In a significant step forward for New Zealand’s biotech sector, the Environmental Protection Authority (EPA) has approved an application from Auckland based, Daisy Lab to scale up the production of dairy-identical proteins using precision fermentation. The approval marks a crucial milestone for Daisy Lab to move from laboratory scale production to maximum 2000Litre bioreactors with a maximum of 5000Litres.

The decision by the EPA bodes well for the startup to now attract significant funding to support commercialisation.

Daisy Lab founders

Source: Daisy Lab Co-Founders Nikki Freed (left), & CEO, Irina Miller & Emily McIsaac

EPA’s General Manager Hazardous Substances and New Organisms, Dr. Chris Hill, highlighted the environmental benefits of this technology. “Precision fermentation has the potential to offer significant savings in land use, water use, and reduction in carbon footprint,” said Dr. Hill.

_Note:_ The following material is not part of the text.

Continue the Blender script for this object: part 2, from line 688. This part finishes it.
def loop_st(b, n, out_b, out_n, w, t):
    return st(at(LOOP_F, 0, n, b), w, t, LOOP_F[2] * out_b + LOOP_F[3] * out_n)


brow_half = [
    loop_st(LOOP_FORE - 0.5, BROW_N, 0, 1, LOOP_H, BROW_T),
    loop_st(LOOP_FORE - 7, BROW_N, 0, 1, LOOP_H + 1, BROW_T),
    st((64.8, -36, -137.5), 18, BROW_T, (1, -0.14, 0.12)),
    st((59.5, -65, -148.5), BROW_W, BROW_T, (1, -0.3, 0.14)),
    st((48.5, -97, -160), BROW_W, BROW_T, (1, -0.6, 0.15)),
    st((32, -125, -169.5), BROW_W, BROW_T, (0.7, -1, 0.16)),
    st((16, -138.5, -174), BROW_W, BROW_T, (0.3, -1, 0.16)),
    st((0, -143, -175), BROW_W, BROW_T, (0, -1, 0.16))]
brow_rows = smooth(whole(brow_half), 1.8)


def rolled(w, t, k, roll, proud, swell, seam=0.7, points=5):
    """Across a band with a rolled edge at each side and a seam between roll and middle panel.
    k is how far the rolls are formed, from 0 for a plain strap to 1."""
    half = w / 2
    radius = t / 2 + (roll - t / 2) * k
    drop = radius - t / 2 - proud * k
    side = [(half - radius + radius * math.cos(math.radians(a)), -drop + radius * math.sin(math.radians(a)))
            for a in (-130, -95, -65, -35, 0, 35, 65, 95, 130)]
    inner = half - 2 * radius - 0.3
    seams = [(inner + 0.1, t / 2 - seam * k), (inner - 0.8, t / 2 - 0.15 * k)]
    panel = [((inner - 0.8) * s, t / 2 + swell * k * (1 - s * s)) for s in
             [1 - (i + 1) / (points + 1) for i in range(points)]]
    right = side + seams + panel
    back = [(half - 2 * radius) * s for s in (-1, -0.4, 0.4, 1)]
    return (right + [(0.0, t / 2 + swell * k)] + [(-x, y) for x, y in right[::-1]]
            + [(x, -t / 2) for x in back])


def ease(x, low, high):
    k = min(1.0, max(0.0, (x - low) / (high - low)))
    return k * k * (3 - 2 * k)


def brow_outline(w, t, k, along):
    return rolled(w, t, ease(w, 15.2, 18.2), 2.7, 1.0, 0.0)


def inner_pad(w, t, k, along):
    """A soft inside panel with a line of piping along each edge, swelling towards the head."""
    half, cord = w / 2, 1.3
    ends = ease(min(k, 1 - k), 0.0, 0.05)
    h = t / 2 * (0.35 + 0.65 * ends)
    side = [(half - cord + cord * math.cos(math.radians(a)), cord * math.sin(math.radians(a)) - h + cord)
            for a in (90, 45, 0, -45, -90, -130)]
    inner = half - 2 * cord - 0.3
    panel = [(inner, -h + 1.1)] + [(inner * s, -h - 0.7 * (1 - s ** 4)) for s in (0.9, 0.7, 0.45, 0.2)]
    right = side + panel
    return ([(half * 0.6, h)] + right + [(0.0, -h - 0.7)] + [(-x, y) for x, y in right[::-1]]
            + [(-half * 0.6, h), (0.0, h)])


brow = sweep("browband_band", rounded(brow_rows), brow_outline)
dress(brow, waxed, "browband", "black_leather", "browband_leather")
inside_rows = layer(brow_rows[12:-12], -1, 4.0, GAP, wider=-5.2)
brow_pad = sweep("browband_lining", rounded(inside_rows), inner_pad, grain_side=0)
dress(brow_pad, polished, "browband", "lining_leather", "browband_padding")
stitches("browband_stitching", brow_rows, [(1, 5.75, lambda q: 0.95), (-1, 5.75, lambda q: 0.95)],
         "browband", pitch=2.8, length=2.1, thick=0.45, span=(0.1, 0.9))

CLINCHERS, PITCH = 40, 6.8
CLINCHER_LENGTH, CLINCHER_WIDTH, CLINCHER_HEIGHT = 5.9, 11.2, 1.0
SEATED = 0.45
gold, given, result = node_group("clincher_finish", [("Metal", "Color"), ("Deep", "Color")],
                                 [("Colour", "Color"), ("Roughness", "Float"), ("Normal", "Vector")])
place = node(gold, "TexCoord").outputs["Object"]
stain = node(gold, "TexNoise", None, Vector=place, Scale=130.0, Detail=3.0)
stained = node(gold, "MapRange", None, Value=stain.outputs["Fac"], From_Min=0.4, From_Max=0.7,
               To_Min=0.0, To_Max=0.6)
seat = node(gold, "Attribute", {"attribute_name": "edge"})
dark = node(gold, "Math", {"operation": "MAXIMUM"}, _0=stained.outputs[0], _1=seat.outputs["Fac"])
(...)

Daisy Lab already holds approval to genetically modify two types of yeast in a secure laboratory environment. “This new approval will allow them to scale up the work already underway and increase production,” Dr. Hill said in the EPA'S announcement.

To ensure safety, Daisy Lab is required to implement stringent controls to contain the genetically modified yeast at all times. After fermentation, proteins such as whey or casein are harvested and purified, ensuring that no genetically modified organisms (GMOs) remain in the final product. “We are confident this work poses no risk to human health,” Dr. Hill assured, noting similar work is being undertaken internationally.

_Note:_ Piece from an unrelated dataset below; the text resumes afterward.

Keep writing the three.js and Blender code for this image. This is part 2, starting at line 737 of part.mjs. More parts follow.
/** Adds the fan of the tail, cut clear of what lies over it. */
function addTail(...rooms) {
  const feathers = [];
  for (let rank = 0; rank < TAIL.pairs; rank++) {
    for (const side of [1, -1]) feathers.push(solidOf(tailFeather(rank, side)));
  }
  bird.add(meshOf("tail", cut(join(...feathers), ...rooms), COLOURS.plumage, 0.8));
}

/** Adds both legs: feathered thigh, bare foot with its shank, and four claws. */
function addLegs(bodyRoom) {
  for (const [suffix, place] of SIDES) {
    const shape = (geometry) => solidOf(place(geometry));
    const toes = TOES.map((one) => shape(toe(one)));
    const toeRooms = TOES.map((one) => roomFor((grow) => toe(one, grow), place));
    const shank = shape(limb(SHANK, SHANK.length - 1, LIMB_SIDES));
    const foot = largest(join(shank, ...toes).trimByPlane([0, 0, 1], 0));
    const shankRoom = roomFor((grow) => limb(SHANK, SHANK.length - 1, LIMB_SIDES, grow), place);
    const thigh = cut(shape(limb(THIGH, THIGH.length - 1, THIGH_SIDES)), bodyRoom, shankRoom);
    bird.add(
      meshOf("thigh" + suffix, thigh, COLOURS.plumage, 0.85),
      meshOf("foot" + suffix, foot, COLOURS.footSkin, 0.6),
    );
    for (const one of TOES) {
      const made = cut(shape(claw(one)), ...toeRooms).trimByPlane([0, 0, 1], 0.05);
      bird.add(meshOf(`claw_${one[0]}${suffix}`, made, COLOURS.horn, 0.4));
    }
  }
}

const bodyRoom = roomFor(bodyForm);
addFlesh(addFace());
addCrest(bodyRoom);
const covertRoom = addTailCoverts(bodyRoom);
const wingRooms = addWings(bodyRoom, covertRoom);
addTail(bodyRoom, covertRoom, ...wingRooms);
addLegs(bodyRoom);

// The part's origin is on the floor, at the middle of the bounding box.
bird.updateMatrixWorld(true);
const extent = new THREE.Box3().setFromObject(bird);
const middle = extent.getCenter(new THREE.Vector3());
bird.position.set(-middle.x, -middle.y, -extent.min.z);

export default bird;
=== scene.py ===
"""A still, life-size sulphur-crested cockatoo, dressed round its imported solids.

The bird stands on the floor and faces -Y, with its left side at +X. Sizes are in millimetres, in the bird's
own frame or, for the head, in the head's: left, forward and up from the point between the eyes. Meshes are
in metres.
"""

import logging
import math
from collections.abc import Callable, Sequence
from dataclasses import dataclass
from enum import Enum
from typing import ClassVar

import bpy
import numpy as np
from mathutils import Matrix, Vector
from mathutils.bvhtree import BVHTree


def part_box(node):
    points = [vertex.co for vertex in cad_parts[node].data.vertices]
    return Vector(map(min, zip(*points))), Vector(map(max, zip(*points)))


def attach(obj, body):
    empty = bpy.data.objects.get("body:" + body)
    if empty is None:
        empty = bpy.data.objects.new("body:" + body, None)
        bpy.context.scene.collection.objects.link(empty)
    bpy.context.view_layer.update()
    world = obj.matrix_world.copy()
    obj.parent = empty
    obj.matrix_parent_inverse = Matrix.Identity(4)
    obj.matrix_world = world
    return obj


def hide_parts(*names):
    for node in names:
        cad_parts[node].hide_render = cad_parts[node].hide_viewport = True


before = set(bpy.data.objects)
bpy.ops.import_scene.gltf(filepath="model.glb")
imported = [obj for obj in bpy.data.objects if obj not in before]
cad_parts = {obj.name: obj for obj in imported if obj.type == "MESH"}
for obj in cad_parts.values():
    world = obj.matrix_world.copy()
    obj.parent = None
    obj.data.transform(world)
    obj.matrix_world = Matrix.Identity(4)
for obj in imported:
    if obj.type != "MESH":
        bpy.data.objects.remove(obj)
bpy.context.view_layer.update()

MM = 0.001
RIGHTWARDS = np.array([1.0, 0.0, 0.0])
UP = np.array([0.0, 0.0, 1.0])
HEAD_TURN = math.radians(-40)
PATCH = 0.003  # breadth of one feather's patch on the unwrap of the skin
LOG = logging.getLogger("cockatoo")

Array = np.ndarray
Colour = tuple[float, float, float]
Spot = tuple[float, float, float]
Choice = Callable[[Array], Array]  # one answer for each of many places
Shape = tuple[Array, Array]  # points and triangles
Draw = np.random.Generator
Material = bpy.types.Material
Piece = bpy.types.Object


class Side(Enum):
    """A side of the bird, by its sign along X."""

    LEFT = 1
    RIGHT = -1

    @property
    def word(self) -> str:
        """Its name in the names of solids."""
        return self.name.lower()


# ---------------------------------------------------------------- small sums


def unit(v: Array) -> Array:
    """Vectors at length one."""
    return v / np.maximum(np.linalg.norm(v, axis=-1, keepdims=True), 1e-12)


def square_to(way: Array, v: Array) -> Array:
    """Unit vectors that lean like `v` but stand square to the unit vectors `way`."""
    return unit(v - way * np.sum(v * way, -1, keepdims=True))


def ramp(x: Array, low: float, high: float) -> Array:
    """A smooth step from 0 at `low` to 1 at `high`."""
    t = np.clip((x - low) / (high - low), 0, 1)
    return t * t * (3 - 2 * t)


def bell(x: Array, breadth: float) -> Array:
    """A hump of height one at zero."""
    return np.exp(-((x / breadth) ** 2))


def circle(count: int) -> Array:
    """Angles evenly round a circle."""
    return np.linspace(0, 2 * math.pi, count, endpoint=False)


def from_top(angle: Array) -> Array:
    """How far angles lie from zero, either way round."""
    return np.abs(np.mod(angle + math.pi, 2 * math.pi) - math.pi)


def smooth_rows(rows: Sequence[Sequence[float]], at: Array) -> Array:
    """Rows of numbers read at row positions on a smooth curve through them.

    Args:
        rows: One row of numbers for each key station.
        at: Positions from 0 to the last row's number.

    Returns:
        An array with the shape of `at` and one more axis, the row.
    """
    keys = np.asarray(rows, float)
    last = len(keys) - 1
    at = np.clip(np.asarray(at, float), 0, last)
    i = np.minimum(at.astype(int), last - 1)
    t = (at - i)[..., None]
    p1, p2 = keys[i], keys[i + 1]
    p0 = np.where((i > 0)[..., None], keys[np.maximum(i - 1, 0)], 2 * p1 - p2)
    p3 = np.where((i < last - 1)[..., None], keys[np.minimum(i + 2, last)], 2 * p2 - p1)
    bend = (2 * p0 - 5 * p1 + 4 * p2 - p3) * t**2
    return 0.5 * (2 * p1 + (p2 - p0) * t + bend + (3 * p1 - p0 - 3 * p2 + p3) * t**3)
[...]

The application was processed under the EPA’s rapid assessment pathway, resulting in a decision within ten working days. “I’m pleased we are able to provide timely decisions like this to researchers wishing to study well understood, low-risk organisms,” said Dr. Hill. The applicant demonstrated stringent safety standards, and their facility will undergo regular inspections.

Precision fermentation involves the controlled cultivation of genetically modified microorganisms, such as yeast, in bioreactors. These yeast are modified to produce specific proteins, which are then harvested and purified to remove any GMOs. This innovative approach promises to revolutionise dairy protein production, offering a more sustainable alternative to traditional methods.

The decision ironically comes to the day giant animal dairy products producer, Fonterra, puts its consumer cheese and milk brands on the block for sale.

With this approval, Daisy Lab is ready to make significant contributions to sustainable food technology in New Zealand, advancing the country’s position in the global biotech arena.